C Common. In print, and always available online.
R1 US release out of print, still in stock most places.
R2 US release out of print, not easy to find.
R3 Import only, but it has English on it.
R4 Import only. Fansubs commonly available.
R5 Import only, and out of print. Fansubs might be out there.
R6 Import long out of print. No fansubs are known to exist.
R7 Very rare. Limited import release or aired on TV with no video release. No fansubs known to exist.
R8 Never been on the market. Almost impossible to obtain.
Adapted from Soviet-Awards.com.

As mentioned above, To-y is perhaps more known for its rarity than anything else. Trying to find the laserdisc is an exercise in futility... unless you get as lucky as I did...

Thanks in part to an ANN forum post (thanks, Area88!) I discovered the fabled laserdisc listed on eBay. Luckily, declining interest in laserdiscs meant that the price barely broke $100. Boy, did I want this thing. I'm not what you would call a frequent eBay user, but I knew the tricks, and bid so hard and so furious in the last few minutes of the auction that I worked up a sweat!

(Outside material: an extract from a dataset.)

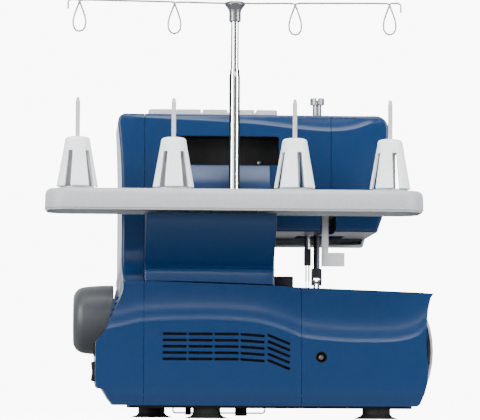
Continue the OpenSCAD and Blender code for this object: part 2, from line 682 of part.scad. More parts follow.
module presser_lifter() {
    color([0.86, 0.88, 0.90]) difference() {
        union() {
            xcyl(lifter_x - 3.3, lifter_x + 3.3, lifter_y, lifter_z, 6);
            box([lifter_x - 3.3, lifter_y - 3, 151.5], [lifter_x + 3.3, lifter_y + 3, lifter_z]);
            box([pad_x, lifter_y - 2.5, 151.5], [lifter_x, lifter_y + 2.5, 165]);
            translate([0, lifter_y, lifter_z]) rotate([-50, 0, 0])
                box([lifter_x - 2.2, -2, 0], [lifter_x + 2.2, 2, 13]);
        }
        xcyl(lifter_x - 5, lifter_x + 5, lifter_y, lifter_z, 2.5 + run_gap);
    }
}
module lifter_bracket() {
    color([0.62, 0.63, 0.65]) {
        difference() {
            union() {
                for (x = [-7.3, 4.3]) box([lifter_x + x, lifter_y - 8, lifter_z - 6],
                    [lifter_x + x + 3, lifter_y + 8, arm_z]);
                box([lifter_x - 7.3, -10, arm_z - 3], [lifter_x + 7.3, lifter_y + 8, arm_z]);
            }
            xcyl(lifter_x - 9, lifter_x + 9, lifter_y, lifter_z, 2.5 - eps);
        }
        xcyl(lifter_x - 8, lifter_x + 8, lifter_y, lifter_z, 2.5);
    }
}

// ---------- knives, loopers and feed ----------
module upper_knife() {
    color([0.07, 0.07, 0.08]) {
        box([-55.5, -82, 134.5], [-31.5, -67, 145]);
        box([-40, -80, 100], [-32, -70, 135]);
        box([-55.5, -80, 116], [-54, -69, 135]);
    }
}
module lower_knife() {
    color("silver") {
        box([-59, -82, 96], [-56.2, -68, bed_top - 1.6]);
        box([-59, -79, pan_top + 6], [-56.2, -71, 97]);
    }
}
lower_pivot = [-50, 42];
upper_pivot = [-12, 62];
module lower_looper() {
    color("silver") {
        ycyl(-62, -27, lower_pivot.x, lower_pivot.y, 4);
        ycyl(-61.5, -56, lower_pivot.x, lower_pivot.y, 8);
        along_y(-60.5, -58.5) polygon([lower_pivot + [-3, 0], lower_pivot + [3, 0], lower_pivot + [4, 62],
            lower_pivot + [-2, 68], lower_pivot + [-26, 71], lower_pivot + [-27, 69.6],
                lower_pivot + [-6, 62]]);
    }
}
module upper_looper() {
    color("silver") {
        ycyl(-57, -27, upper_pivot.x, upper_pivot.y, 4);
        ycyl(-56.5, -51.5, upper_pivot.x, upper_pivot.y, 8);
        along_y(-55.5, -53.5) polygon([upper_pivot + [0, -3], upper_pivot + [2, 4], upper_pivot + [-22, 34],
            upper_pivot + [-38, 50], upper_pivot + [-40, 49], upper_pivot + [-30, 34],
                upper_pivot + [-24, 24]]);
    }
}
module looper_brackets() {
    color([0.62, 0.63, 0.65]) for (p = [lower_pivot, upper_pivot]) difference() {
        box([p.x - 10, -50, pan_top + 6], [p.x + 10, -30, p.y + 8]);
        ycyl(-51, -29, p.x, p.y, 4 + run_gap);
    }
}
module feed_dog(y0, y1, stem_y) {
    top = bed_top + 2.1;
    color("silver") {
        box([-90.5, y0, top - 9], [-75.5, y1, top - 1]);
        for (x = [-90.5, -80.5]) along_x(x, x + 5)
            polygon(concat([[y0, top - 1.1]],
                [for (i = [0:floor((y1 - y0) / 2) - 1])
                    each [[y0 + 2 * i + 0.2, top - 1], [y0 + 2 * i + 1, top]]],
                [[y1, top - 1], [y1, top - 1.1]]));
        box([-88, stem_y, 100], [-78, stem_y + 6, top - 8.9]);
    }
}
module main_feed_dog() { feed_dog(-51, -17, -26); }
module front_feed_dog() { feed_dog(-89, -63, -87); }

// ---------- controls ----------
dial_y = panel_front + 9;
dial_z = 245;
module tension_axle() {
    color("silver") {
        xcyl(dial_x0 - 9, dial_x0 + 3 * dial_pitch + 9, dial_y, dial_z, 2);
        for (x = [dial_x0 - 9, dial_x0 + 3 * dial_pitch + 7])
            box([x, panel_front + wall, dial_z - 4], [x + 2, dial_y - 1.9, dial_z + 4]);
    }
}
module tension_dial(i) {
    color([0.86, 0.87, 0.88]) translate([dial_x0 + i * dial_pitch, dial_y, dial_z]) difference() {
        xcyl(-dial_w / 2, dial_w / 2, 0, 0, dial_r);
        xcyl(-dial_w, dial_w, 0, 0, 2 + run_gap);
        for (a = [0:12:359]) rotate([a, 0, 0])
            translate([-dial_w, dial_r + 0.5, 0]) rotate([0, 90, 0])
                cylinder(h = 2 * dial_w, r = 1.1, $fn = 16);
    }
}
module side_dial(y, z, r) {
    color([0.80, 0.82, 0.83]) {
        xcyl(column_right + touch, column_right + 11, y, z, r);
        xcyl(column_right - 8, column_right + touch + eps, y, z, 4);
        xcyl(column_right - 12, column_right - 8 + eps, y, z, 8);
    }
}
module stitch_length_dial() { side_dial(-66, 46, 15); }
module differential_dial() { side_dial(-66, 88, 13); }
switch_x = swell_right - 2.7;  // rocker's pivot
switch_z = 45.2;
module power_switch() {
    x0 = switch_x - 4;
    color([0.04, 0.04, 0.05]) {
        along_y(46.5, 59.5)
            polygon([[x0, switch_z - 8], [x0 + 7, switch_z - 10], [x0 + 9.8, switch_z - 9],
                [x0 + 8.6, switch_z], [x0 + 9.8, switch_z + 9], [x0 + 7, switch_z + 10],
                [x0, switch_z + 8]]);
        ycyl(46.5, 59.5, switch_x, switch_z, 4.4);
    }
}
module power_inlet() {
    color([0.04, 0.04, 0.05]) {
        difference() {
            box([swell_right - 16.7, 42.5, 60], [swell_right + 0.7, 63.5, 73]);
            box([swell_right - 10.7, 45, 62.2], [swell_right + 1.3, 61, 70.8]);
        }
    }
}

// ---------- spool stand ----------
tray_corner = 24;
module tray_outline(t) {
    a = [tray_w / 2 - t, tray_d / 2 - t];
    polygon(rounded([tray_x, tray_y] - a, [tray_x, tray_y] + a, tray_corner - t));
}
module spool_tray() {
    color([0.72, 0.74, 0.75]) difference() {
        union() {
            difference() {
                along_z(tray_bottom, tray_top) tray_outline(0);
                along_z(tray_bottom - 1, tray_top - 3) tray_outline(3);
            }
            for (x = pin_offsets) zcyl(tray_bottom + 4, tray_top - 2, tray_x + x, tray_y, 8);
            for (x = [-14, 10])
                box([tray_x + x, tray_y - 26, tray_bottom + 3 + touch],
                    [tray_x + x + 4, tray_y + 20, tray_top - 2]);
        }
        zcyl(tray_bottom, tray_top + 1, tray_x, tray_y, pole_r + 0.4);
        for (x = pin_offsets) zcyl(tray_bottom, tray_top + 1, tray_x + x, tray_y, 3.2);
    }
}
module stand_bracket() {
    color([0.45, 0.46, 0.48]) {
        box([tray_x - 22, tray_y - 30, tray_bottom], [tray_x + 22, tray_y + 7, tray_bottom + 3]);
    }
}
module spool_pins() {
    color([0.75, 0.76, 0.78]) for (x = pin_offsets) translate([tray_x + x, tray_y, 0]) {
        translate([0, 0, tray_top]) cylinder(h = 52, r = 2.5);
        translate([0, 0, tray_top + 52 - eps]) cylinder(h = pin_h - 52 - 4, r = 2.2);
        translate([0, 0, tray_top + pin_h - 4 - 2 * eps]) cylinder(h = 4, r1 = 2.2, r2 = 1.2);
        translate([0, 0, tray_bottom + 2]) cylinder(h = tray_h - 2 + eps, r = 3.2);
        translate([0, 0, tray_top]) difference() {
            cylinder(h = 2.6, r = cone_r - 3);
            translate([0, 0, 1]) cylinder(h = 3, r = cone_r - 5);
        }
    }
}
cone_turns = [8, 0, -20, -24];
cone_z = tray_top + 3;
module cone_holder(i) {
    color([0.93, 0.94, 0.95]) translate([tray_x + pin_offsets[3 - i], tray_y, cone_z]) difference() {
        union() {
            difference() {
                rotate_extrude() polygon([[0, 0], [cone_r, 0], [12.4, cone_h - 2], [11, cone_h],
                    [0, cone_h]]);
                rotate_extrude() polygon([[0, -1], [cone_r - 1.8, -1], [cone_r - 2, 0],
                    [10.6, cone_h - 4], [0, cone_h - 4]]);
            }
            cylinder(h = cone_h - 1, r = 4.8);
        }
        translate([0, 0, -1]) cylinder(h = cone_h + 2, r = 3.3);
        for (a = [0:72:359]) rotate([0, 0, a + 54 + cone_turns[i]])
            box([6, -2.6, -1], [cone_r + 2, 2.6, cone_h - 14]);
    }
}
module pole_lower_tube() {
    color("silver") translate([tray_x, tray_y, pole_top - pole_l]) difference() {
        union() {
            cylinder(h = pole_l - 7, r = pole_r);
            translate([0, 0, pole_l - 7 - eps]) cylinder(h = 4, r1 = pole_r, r2 = pole_r - 0.6);
            translate([0, 0, pole_l - 3 - 2 * eps]) cylinder(h = 3 + 2 * eps, r = pole_r - 0.6);
        }
        translate([0, 0, 2]) cylinder(h = pole_l, r = inner_r + run_gap);
    }
}
upper_len = 141;
module pole_upper_tube() {
    color("silver") translate([tray_x, tray_y, head_z + 10 - upper_len]) difference() {
        cylinder(h = upper_len, r = inner_r);
        translate([0, 0, -1]) cylinder(h = upper_len - 1, r = inner_r - 0.7);
    }
}
// The wires: two arms that rise gently from the guide head, each with two teardrop eyelets and a hooked end
eyelet_w = 9;
eyelet_h = 30;
arm_rise = 1.4;
function eyelet(x, s, z) = [for (i = [0:16]) let (a = 22.5 * i)
    [x + s * eyelet_w * sin(a) * pow(sin(a / 2), 1.6), -1.1 + 2.2 * i / 16,
        z - eyelet_h * (1 - cos(a)) / 2]];
function guide_arm(s) =
    let (z1 = head_z + 18.5, z2 = z1 + arm_rise, x1 = s * pin_inner, x2 = s * (pin_outer - 0.8))
    concat(
        [[s * 5, 0, z1 - 0.4], [s * 20, -0.4, z1 - 0.3]],
        [[x1 - s * 12, -1, z1 + 0.3], [x1 - s * 3, -1.1, z1 + 0.2]],
        eyelet(x1, s, z1 - 0.6),
        [[x1 + s * 3, 1.1, z1 + 0.2], [x1 + s * 12, 0.8, z1 + 0.4]],
        [[x2 - s * 12, -1, z2], [x2 - s * 3, -1.1, z2 - 0.1]],
        eyelet(x2, s, z2 - 0.8),
        [[x2 + s * 3, 1.1, z2 - 0.1], [x2 + s * 8, 0.6, z2], [x2 + s * 10.2, 0.2, z2 - 0.8]],
        [[x2 + s * 11, 0, z2 - 2.6], [x2 + s * 11, 0, z2 - 9]]);
module thread_guide() {
    translate([tray_x, tray_y, 0]) {
        color([0.78, 0.81, 0.83]) difference() {
            translate([0, 0, head_z]) rotate_extrude()
                polygon([[0, 0], [5.6, 0], [5.8, 1], [5.8, 9], [6.3, 11.5], [8, 14], [9.8, 16.3],
                [10, 17.6], [9.4, 18.9], [6, 19.9], [0, 20.2]]);
            translate([0, 0, head_z - 1]) cylinder(h = 11.5, r = inner_r + run_gap);
        }
        color("gray") for (s = [-1, 1]) wire(guide_arm(s), wire_r);
    }
}

rear_cover();
right_cover();
head_cover();
left_cover();
front_panel();
top_thread_guide();
cloth_plate();
needle_plate();
looper_cover();
looper_cover_rod();
base_pan();
suction_feet();
underside_wire();
frame_casting();
handwheel();
main_shaft();
shaft_bearings();
drive_pulley();
drive_belt();
motor();
motor_pulley();
drive_rod();
needle_lever();
needle_bar();
needle_clamp();
needles();
bar_bushes();
presser_bar();
presser_bracket();
presser_spring();
presser_foot();
pressure_knob();
presser_lifter();
lifter_bracket();
upper_knife();
lower_knife();
lower_looper();
upper_looper();
looper_brackets();
main_feed_dog();
front_feed_dog();
tension_axle();
tension_dial(0);  // tension_dial_1
tension_dial(1);  // tension_dial_2
tension_dial(2);  // tension_dial_3
tension_dial(3);  // tension_dial_4
stitch_length_dial();
differential_dial();
power_switch();
power_inlet();
spool_tray();
stand_bracket();
spool_pins();
cone_holder(0);  // cone_holder_1
cone_holder(1);  // cone_holder_2
cone_holder(2);  // cone_holder_3
cone_holder(3);  // cone_holder_4
pole_lower_tube();
pole_upper_tube();
thread_guide();
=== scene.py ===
"""Looks of a four-thread overlock machine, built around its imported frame. Lengths are in metres."""

import json
import math

import bmesh
import bpy
from mathutils import Matrix, Vector

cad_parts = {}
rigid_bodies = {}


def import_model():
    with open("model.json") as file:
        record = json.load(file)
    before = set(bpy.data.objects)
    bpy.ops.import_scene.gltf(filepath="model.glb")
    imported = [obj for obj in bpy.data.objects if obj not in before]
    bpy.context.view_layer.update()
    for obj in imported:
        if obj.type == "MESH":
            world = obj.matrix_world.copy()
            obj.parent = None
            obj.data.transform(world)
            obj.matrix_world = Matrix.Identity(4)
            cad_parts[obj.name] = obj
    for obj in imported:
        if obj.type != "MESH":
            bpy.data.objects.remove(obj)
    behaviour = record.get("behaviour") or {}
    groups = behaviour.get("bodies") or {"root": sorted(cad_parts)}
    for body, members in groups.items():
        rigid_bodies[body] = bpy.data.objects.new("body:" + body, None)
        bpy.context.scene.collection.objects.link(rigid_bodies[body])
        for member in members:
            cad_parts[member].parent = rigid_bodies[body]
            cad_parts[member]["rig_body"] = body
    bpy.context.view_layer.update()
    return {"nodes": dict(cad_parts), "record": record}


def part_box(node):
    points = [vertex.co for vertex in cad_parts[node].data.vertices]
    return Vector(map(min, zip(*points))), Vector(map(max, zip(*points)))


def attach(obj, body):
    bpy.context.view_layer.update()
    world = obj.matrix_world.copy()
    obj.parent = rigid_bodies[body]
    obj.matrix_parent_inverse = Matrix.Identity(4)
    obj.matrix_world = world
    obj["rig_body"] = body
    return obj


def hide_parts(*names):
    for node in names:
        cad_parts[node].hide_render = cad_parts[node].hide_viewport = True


MM = 0.001
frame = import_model()
nodes = frame["nodes"]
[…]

I lost. By ten seconds and $2.50. I was heartbroken. And then, the planets must have aligned, because from that point on, the anime started wanting ME. The guy selling the LD turned out to be an old acquaintance from my days in the late 90's fansub scene; he had another copy and was planning to digitize it. Another old friend of mine I hadn't talked to in years saw the auction and offered it to me for the price it sold for. Overjoyed, I started assembling myself a neat DVD version, and started e-mailing some prominent To-y fans, trying to track down some of the music I was missing.

This lead me to something I never would have expected: a fan restoration. Already underway for months was, to my knowledge, a first-of-it's-kind digital restoration, the sort classic anime is getting in japan these days, except performed entirely by old-school otaku. I was treated to an early look at the fruits of what had been a laborious process: countless hours of digital filtering and frame-by-frame retouching have resulted in a new version of To-y that looks as clean and pristine as if it had been animated yesterday. To-y was known for being one of the poorest quality LD's in anime history, so this is no small feat. A digisub version (with a new translation) was released a few days ago.

Upon revisiting this new version, I was genuinely surprised at how much different the show felt. I hadn't noticed in the years spent watching my aging VHS fansub copy, but the washed-out colors and video problems I had taken for granted had affected my viewing in an imperceptible way: as a visual barrier between myself as the viewer, and the world of To-y. It felt more distant, the characters were harder to see into. The new version suffers none of these issues, and I found myself even more involved than I had even imagined. I'm not normally one that refuses to watch a poor quality copy of something, so this was something of a revelation to me.

There is no hope To-y will ever get a domestic release, and fading hope of a Japanese one. As so many important musical acts are included in the program, music rights are thought to be a major issue to any re-release or international sales the show might have gotten. So therefore, this is one fansub in my collection that I will treasure as much as any hard-won import or rare commercial disc. It's something that fans achieved, through hard work and dedication, that would not have been possible any other way.

Fan restorations are a new by-product of the advances in desktop video in the last decade. There are many fan restorations online of everything from the original versions of Star Wars to the great unfinished animated classic "The Thief and the Cobbler," but the phenomenon has not been seen in the anime community until now. There are many fantastic, rare shows that will likely never see release again, in any country. For the sake of the art form, it's my sincere hope that we have not seen the last of the anime fan-restoration.